Sienna and I sat quietly for a long moment and my mind went blank, which might’ve been why when I broke the silence, random thoughts gushed forth. “I feel like I don’t have anything real in my life. My relationship with Harrison is fake. Obviously my LA friendships are fake. My career is real. But then again, it’s not. I play the same part over and over, and it’s not what I want anymore. Plus, how am I helping people? What am I doing that’s making any kind of difference? And I need a new bra. This one itches.”

“Let me ask you this.” Sienna patted the table, as though to get my attention. She waited until I gave her my gaze before continuing, “If you could pick one real thing that you want—just one thing—what would it be? And I don’t mean a career goal, or a part, or an award. I also don’t mean something you can buy. What is something real you want, maybe even something selfish, just for you?”

I bit and chewed on my bottom lip, staring at her and considering the question. “I guess. . .”

I have no idea.

None of the typical responses applied in my case. Not a vacation. Who would I go with? Not a spa day. In LA, I had a team of people who took care of my skin and hair, gave me massages, guided me through meditations and yoga, directed my daily workouts, dictated and prepared what I ate whether I wanted them to or not.
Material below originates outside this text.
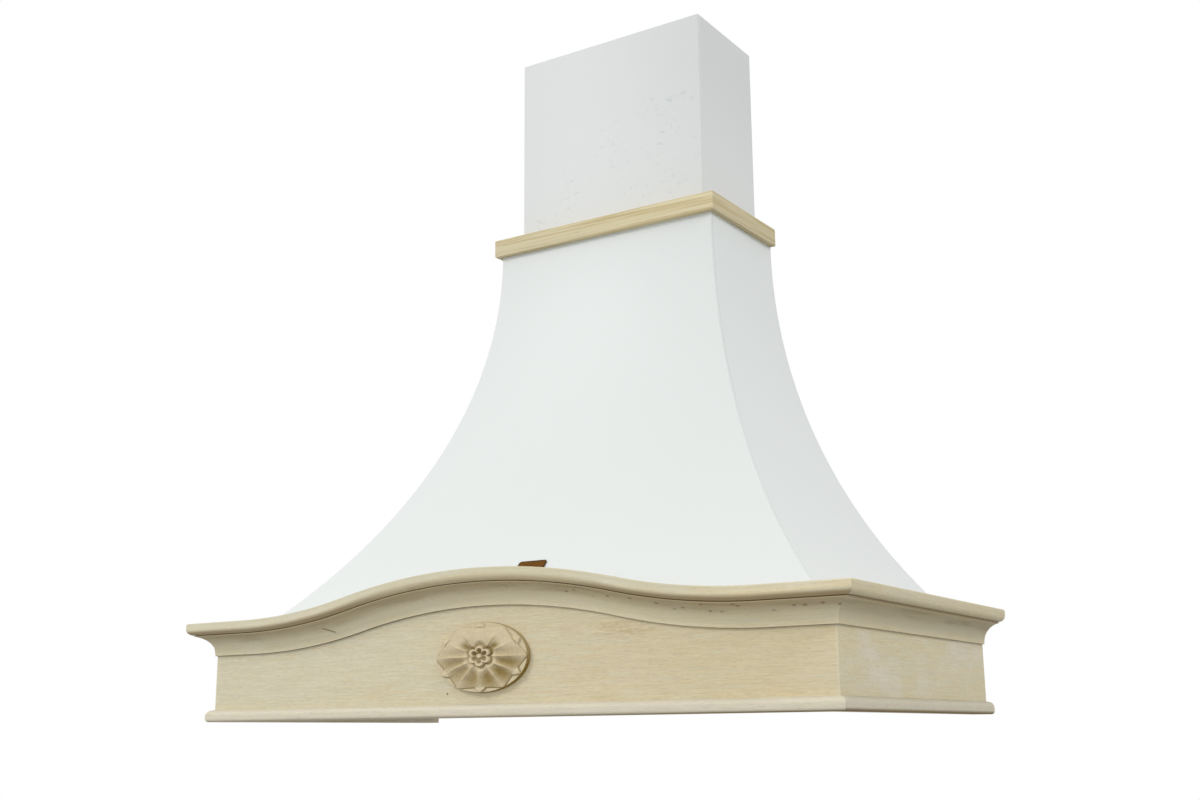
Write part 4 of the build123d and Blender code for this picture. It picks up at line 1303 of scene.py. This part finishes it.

I was so tired of their company, of being watched, of being told what was best for me, of being surrounded by colleagues and employees and yet isolated because none of them were truly my friends. And the answers came to me all at once: Privacy. Freedom. Anonymity.

But more than all that, I wanted a real friend.
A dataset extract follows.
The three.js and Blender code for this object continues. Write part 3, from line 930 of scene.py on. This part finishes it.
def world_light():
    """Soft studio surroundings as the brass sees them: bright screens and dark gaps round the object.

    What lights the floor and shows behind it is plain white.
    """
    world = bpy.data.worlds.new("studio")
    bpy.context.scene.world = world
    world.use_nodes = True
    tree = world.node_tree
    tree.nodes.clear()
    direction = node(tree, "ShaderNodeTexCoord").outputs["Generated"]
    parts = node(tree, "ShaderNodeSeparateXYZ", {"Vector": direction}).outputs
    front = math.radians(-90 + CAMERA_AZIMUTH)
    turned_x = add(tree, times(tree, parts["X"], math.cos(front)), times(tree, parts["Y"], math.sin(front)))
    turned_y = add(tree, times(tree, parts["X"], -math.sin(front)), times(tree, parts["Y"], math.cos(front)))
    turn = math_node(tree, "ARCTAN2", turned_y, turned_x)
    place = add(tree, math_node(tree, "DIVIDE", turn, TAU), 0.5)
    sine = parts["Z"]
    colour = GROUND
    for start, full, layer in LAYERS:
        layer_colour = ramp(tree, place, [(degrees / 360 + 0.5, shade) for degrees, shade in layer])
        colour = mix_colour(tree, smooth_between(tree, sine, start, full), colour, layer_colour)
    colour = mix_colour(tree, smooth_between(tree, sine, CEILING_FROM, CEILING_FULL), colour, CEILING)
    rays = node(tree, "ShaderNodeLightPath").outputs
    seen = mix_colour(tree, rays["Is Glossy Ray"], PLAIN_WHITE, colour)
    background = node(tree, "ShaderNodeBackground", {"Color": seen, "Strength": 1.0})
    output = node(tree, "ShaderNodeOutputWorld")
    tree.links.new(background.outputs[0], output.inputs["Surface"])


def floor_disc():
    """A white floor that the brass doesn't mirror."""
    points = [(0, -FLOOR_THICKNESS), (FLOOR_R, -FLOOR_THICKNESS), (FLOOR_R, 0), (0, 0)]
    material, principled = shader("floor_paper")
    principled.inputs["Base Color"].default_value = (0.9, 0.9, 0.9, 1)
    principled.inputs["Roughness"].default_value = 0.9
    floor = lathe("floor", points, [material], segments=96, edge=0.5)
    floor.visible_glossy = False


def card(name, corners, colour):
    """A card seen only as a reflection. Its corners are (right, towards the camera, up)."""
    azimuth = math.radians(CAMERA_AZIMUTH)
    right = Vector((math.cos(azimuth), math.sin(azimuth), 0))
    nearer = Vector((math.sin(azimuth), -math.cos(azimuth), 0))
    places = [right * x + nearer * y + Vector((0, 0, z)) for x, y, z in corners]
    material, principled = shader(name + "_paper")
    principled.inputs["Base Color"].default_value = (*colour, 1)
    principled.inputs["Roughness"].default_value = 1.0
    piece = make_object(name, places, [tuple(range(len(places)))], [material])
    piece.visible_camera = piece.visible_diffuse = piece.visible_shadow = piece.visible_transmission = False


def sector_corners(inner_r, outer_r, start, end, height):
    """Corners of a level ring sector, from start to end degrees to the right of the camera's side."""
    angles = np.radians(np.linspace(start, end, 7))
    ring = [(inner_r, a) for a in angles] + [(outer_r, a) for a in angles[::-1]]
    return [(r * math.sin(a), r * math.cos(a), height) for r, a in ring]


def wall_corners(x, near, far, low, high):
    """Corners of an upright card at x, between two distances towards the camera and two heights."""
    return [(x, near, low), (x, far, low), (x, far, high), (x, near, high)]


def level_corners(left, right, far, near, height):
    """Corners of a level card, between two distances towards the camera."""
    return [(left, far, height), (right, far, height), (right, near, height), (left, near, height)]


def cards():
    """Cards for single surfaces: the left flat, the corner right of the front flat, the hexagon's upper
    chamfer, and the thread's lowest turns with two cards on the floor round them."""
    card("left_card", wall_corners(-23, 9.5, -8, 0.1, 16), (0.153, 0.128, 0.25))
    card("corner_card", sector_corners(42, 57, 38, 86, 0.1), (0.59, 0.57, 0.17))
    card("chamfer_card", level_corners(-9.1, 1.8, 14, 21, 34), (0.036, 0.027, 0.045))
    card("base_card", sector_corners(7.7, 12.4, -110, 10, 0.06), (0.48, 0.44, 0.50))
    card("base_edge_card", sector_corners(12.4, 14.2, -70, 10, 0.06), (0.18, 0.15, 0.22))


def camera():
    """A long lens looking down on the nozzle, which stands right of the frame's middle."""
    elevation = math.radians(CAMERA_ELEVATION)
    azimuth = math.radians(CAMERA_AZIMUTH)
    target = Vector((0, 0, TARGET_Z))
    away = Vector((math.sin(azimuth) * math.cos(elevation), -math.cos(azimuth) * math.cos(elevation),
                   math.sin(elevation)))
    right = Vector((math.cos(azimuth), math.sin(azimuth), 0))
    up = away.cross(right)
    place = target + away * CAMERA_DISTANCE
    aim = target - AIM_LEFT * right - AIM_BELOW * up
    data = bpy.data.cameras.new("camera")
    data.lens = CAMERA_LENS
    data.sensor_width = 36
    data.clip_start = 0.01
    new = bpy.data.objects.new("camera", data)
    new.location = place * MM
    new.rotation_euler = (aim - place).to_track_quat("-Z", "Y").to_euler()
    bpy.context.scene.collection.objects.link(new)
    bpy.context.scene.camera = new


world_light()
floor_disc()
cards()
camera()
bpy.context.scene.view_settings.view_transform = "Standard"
A friend who wasn’t using me—like Harrison—or one who pretended to be my friend but wasn’t—like my role-stealing ex-BFF, Lina. A person I could talk to without worrying my statements would end up in a gossip magazine, provided by “a source close to Raquel Ezra.”

“Something obtainable,” Sienna pressed, cutting into my sad thoughts. “Something you’ve wanted for a while.”

Wanting to ask Sienna to be my friend and feeling utterly pathetic at the thought, I shrugged. “I don’t know, eating a whole chocolate cake?”

She gave me a patient smile. “We can do that while you’re here, I know of an excellent bakery. But I’m trying to get at something else. Something good, something healthy.”

“Healthy,” I parroted, leaning back in my chair and crossing my arms under my chest.

While I debated how to address her question without giving the real, pitiful answer, a server approached. He placed his hand on the back of a vacant chair at our table and grinned down at Sienna first and then I felt his attention move to me. “Hey ladies, how are we doing?”

I tilted my head back to look at him and found his gaze resting on the neckline of my tank top and the swells of my girls. Ah, girl power.

“Hey Damon. We could use some privacy.” Sienna’s tone sounded unmistakably wry with the barest dusting of irritation. “I’ll come get you if we need anything.”

“Sounds good.” He licked his lips, his eyes still on my chest. “Please, do not hesitate.”

I righted my head as he walked away, looking at Sienna and finding her wearing an apologetic expression. “I am so sorry about that.”

“Uffda, I’m used to it. I developed at ten. By the time I was twelve I’d learned to ignore men’s stares.” Lifting my heavy hair off my neck, I shrugged. “It’s also a good way of weeding out assholes. If a guy makes lasting eye contact, they’ve passed the first test, ya know?”